Aunque la verdad es que se imaginaba a puro gordito risueño frente a las
computadoras. A personitas agradables que tecleaban una palabra y luego se
chupaban los dedos para recordar el sabor de los chiles en nogada que se
acababan de zambutir. Esos personajes regordetes de su imaginación no podían
ser unos hijos de puta, sería tierno verlos con sus chapitas y sus sonrisas de
satisfacción. Tal vez todos fueran mayores de treinta años y él fuera el más
chico por lo cual le ayudarían cuando debiera entregar un texto sobre sus
archienemigos: los mariscos, ya que era alérgico a ellos y con el mínimo
contacto iría parar al hospital.
Salió del baño y
se vistió rápido. Tanto pensar en comida le había abierto el apetito. Se le
antojaron huevos rancheros con pan y un fresco jugo de naranja. Preparar la
salsa era lo más complicado de la mañana, pero su antojo destrozaba cualquier
dificultad. Ya en la cocina, justo cuando lavaba los jitomates rememoró la
enfermedad que le causó una rica comida de bajo costo. Aquella vez ordenó bistec asado con
nopales, frijoles y un par de quesadillas, toda esa comilona por tan sólo 60
pesos más 12 del refresco.

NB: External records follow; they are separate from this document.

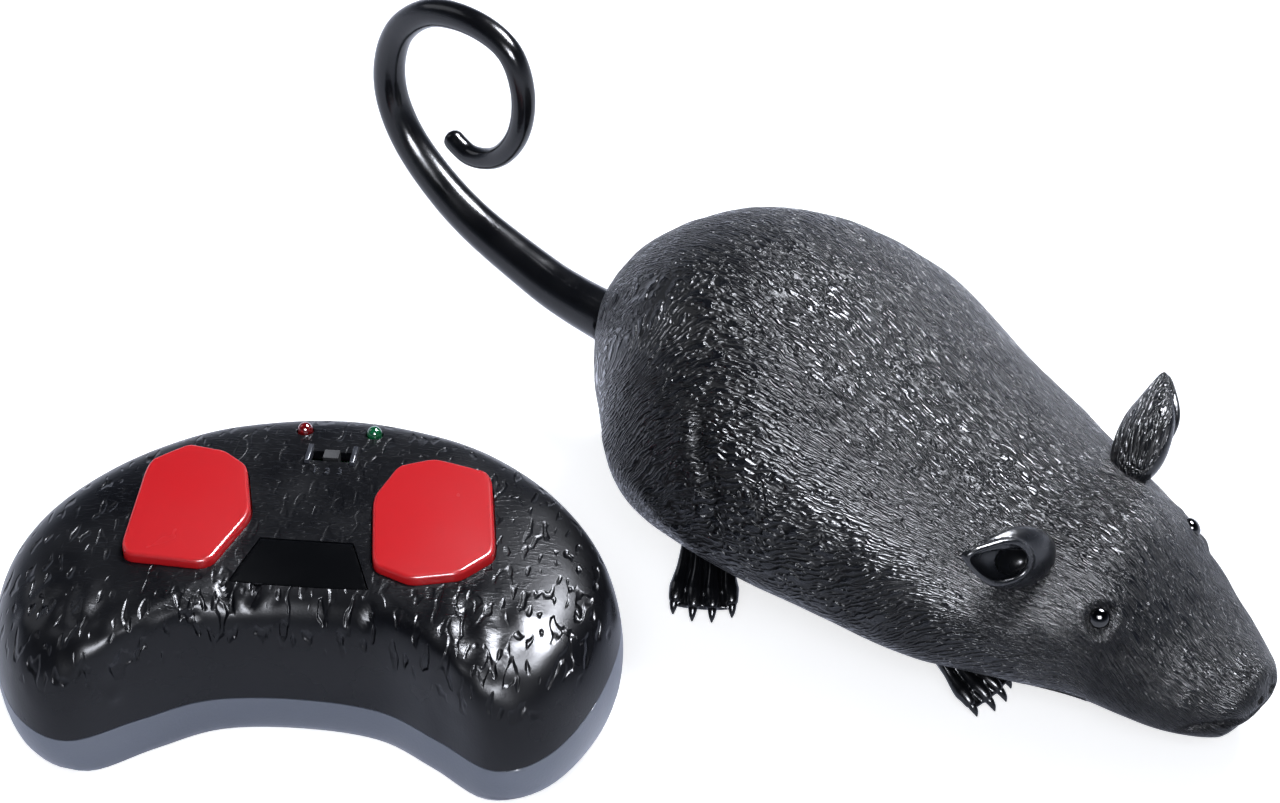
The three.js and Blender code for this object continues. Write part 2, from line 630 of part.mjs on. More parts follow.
// Feet: an ankle, a palm and clawed toes, seated on the belly by a peg
function makeFoot(length, width, ahead, aside, splay) {
  const rise = (share) => SOLE_HEIGHT + share * length * PALM_HEIGHT_SHARE;
  const toeRadius = width * TOE_RADIUS_SHARE;
  const ankleRadius = width * ANKLE_RADIUS_SHARE;
  const ankleLine = new THREE.LineCurve3(
    new THREE.Vector3(0, 0, ANKLE_TOP),
    new THREE.Vector3(length * ANKLE_REACH_SHARE, 0, rise(ANKLE_HEIGHT_SHARE)));
  const ankle = taperedSweep(ankleLine, () => ankleRadius, TOE_SIDES * 2, 2)
    .scale(1, ANKLE_SPREAD_SHARE, 1);
  const palm = new THREE.SphereGeometry(1, SMALL_SIDES, TOE_STEPS)
    .scale(length * PALM_LENGTH_SHARE, width * PALM_WIDTH_SHARE, length * PALM_HEIGHT_SHARE / 2)
    .translate(length * PALM_REACH_SHARE, 0, rise(PALM_RISE_SHARE));
  const toeAt = (share) => {
    const spread = share * width / 2;
    const reach = length * (1 - TOE_SHORTENING_SHARE * share * share);
    const bones = toeShares.map(([ahead, aside, up]) =>
      new THREE.Vector3(length * ahead, spread * aside, rise(up)));
    const line = new THREE.CatmullRomCurve3([...bones, new THREE.Vector3(reach, spread, SOLE_HEIGHT)]);
    const clawAt = (way) => CLAW_RADIUS + (toeRadius - CLAW_RADIUS) * (1 - way) / CLAW_TAPER_SHARE;
    const radius = (way) => (way < CLAW_START_SHARE ? toeRadius : clawAt(way));
    return taperedSweep(line, radius, TOE_SIDES, TOE_STEPS);
  };
  const toes = Array.from({ length: TOE_COUNT }, (_, i) => toeAt(2 * i / (TOE_COUNT - 1) - 1));
  const turn = -THREE.MathUtils.degToRad(splay);
  const foot = join(ankle, palm, ...toes).rotateZ(turn).translate(ahead, aside, 0);
  const peg = postZ(FOOT_PEG_RADIUS, ahead, aside, rise(PEG_RISE_SHARE), FOOT_PEG_TOP, SMALL_SIDES);
  return join(cut(foot, clearBody), peg);
}

const footPlaces = [[REAR_FOOT_AHEAD, REAR_FOOT_ASIDE], [FRONT_FOOT_AHEAD, FRONT_FOOT_ASIDE]];

// Cell bay: two cells side by side along X, bridged at the front, with a terminal each at the back
const cellAside = CELL_RADIUS + GAP / 2;
const bayHalfWidth = cellAside + CELL_RADIUS + GAP;
const bayHalfLength = (CELL_LENGTH + SPRING_LENGTH + 2 * CONTACT_THICKNESS + 4 * GAP) / 2;
const lugScrewAside = bayHalfWidth + BAY_WALL + SCREW_RADIUS + BOSS_WALL;

// Places along the rat: gearbox and switch behind the bay, caster ahead of it
const lugEnd = MOTOR_RADIUS + GAP + GEARBOX_LUG_LENGTH;
const axleAhead = RAT_BAY_AHEAD - bayHalfLength - BAY_WALL - GEARBOX_BAY_CLEARANCE - lugEnd;
const switchAhead = axleAhead - lugEnd - SWITCH_CLEARANCE - SWITCH_WIDTH / 2;
const panScrewAhead = switchAhead - SWITCH_WIDTH / 2 - PAN_SCREW_CLEARANCE;
const casterAhead = RAT_BAY_AHEAD + bayHalfLength + BAY_WALL + CASTER_BAY_CLEARANCE + CASTER_CUP_WALL
  + CASTER_CUP_RADIUS;

function makeCell() {
  const rim = CELL_LENGTH - CELL_NUB_LENGTH;
  return turnedZ([[0, 0], [CELL_RADIUS, 0], [CELL_RADIUS, rim], [CELL_NUB_RADIUS, rim],
    [CELL_NUB_RADIUS, CELL_LENGTH], [0, CELL_LENGTH]], ROUND_SIDES).rotateY(Math.PI / 2);
}

function spring(x, y, z, facing) {
  return new THREE.CylinderGeometry(SPRING_TIP_RADIUS, SPRING_ROOT_RADIUS, SPRING_LENGTH, SMALL_SIDES)
    .rotateZ(-facing * Math.PI / 2).translate(x + facing * SPRING_LENGTH / 2, y, z);
}

function addCells(group, prefix, x, y, z) {
  const front = x + bayHalfLength - GAP;
  const rear = x - bayHalfLength + GAP;
  const plate = (x0, y0, y1) =>
    block(x0, x0 + CONTACT_THICKNESS, y0, y1, z - CONTACT_HEIGHT / 2, z + CONTACT_HEIGHT / 2);
  const halfPlate = CONTACT_WIDTH / 2;
  const frontFace = front - CONTACT_THICKNESS;
  const rearFace = rear + CONTACT_THICKNESS;
  const cell = makeCell();
  const turnedCell = makeCell().rotateZ(Math.PI);
  cell.translate(frontFace - GAP - CELL_LENGTH, y - cellAside, z);
  turnedCell.translate(rearFace + GAP + CELL_LENGTH, y + cellAside, z);
  add(group, `${prefix}_right_cell`, cell, finishes.cell);
  add(group, `${prefix}_left_cell`, turnedCell, finishes.cell);
  const bridge = join(plate(frontFace, y - cellAside - halfPlate, y + cellAside + halfPlate),
    spring(frontFace, y + cellAside, z, -1));
  add(group, `${prefix}_cell_bridge`, bridge, finishes.steel);
  const sprung = join(plate(rear, y - cellAside - halfPlate, y - cellAside + halfPlate),
    spring(rearFace, y - cellAside, z, 1));
  add(group, `${prefix}_spring_terminal`, sprung, finishes.steel);
  const flat = plate(rear, y + cellAside - halfPlate, y + cellAside + halfPlate);
  add(group, `${prefix}_plate_terminal`, flat, finishes.steel);
}

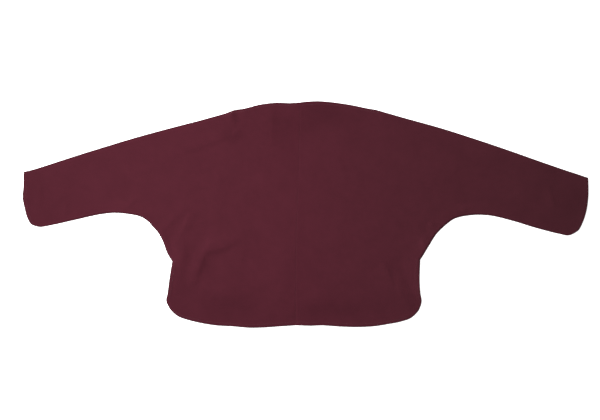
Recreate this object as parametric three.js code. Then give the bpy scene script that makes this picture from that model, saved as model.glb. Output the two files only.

Con esa comida, que más bien era desayuno porque fue
la primera del día a pesar de que eran las dos de la tarde, le sirvió para no probar
bocado, ni siquiera tomar el café de la noche; sin embargo, en la madrugada se
levantó al baño por culpa de la terrible diarrea. Desde las tres de la
madrugada ya no pudo dormir a gusto, cada
media hora debía levantarse a toda prisa para llegar al escusado sin
problemas. El día siguiente se tomó un par de pastillas y sólo comió gelatina
de grosella. Todo el día lo pasó recostado viendo documentales de Geografía
Nacional por Youtube. ¿Qué tal si le pasaba eso mismo en el trabajo? ¿Qué
dirían? ¿Le darían permiso para quedarse en casa recostado viendo documentales
por internet como en aquella ocasión o lo mandarían a cubrir la Feria del Mole?
Abandonó una vez más todas las ideas gracias a la canción Sabor a mí de la Downs.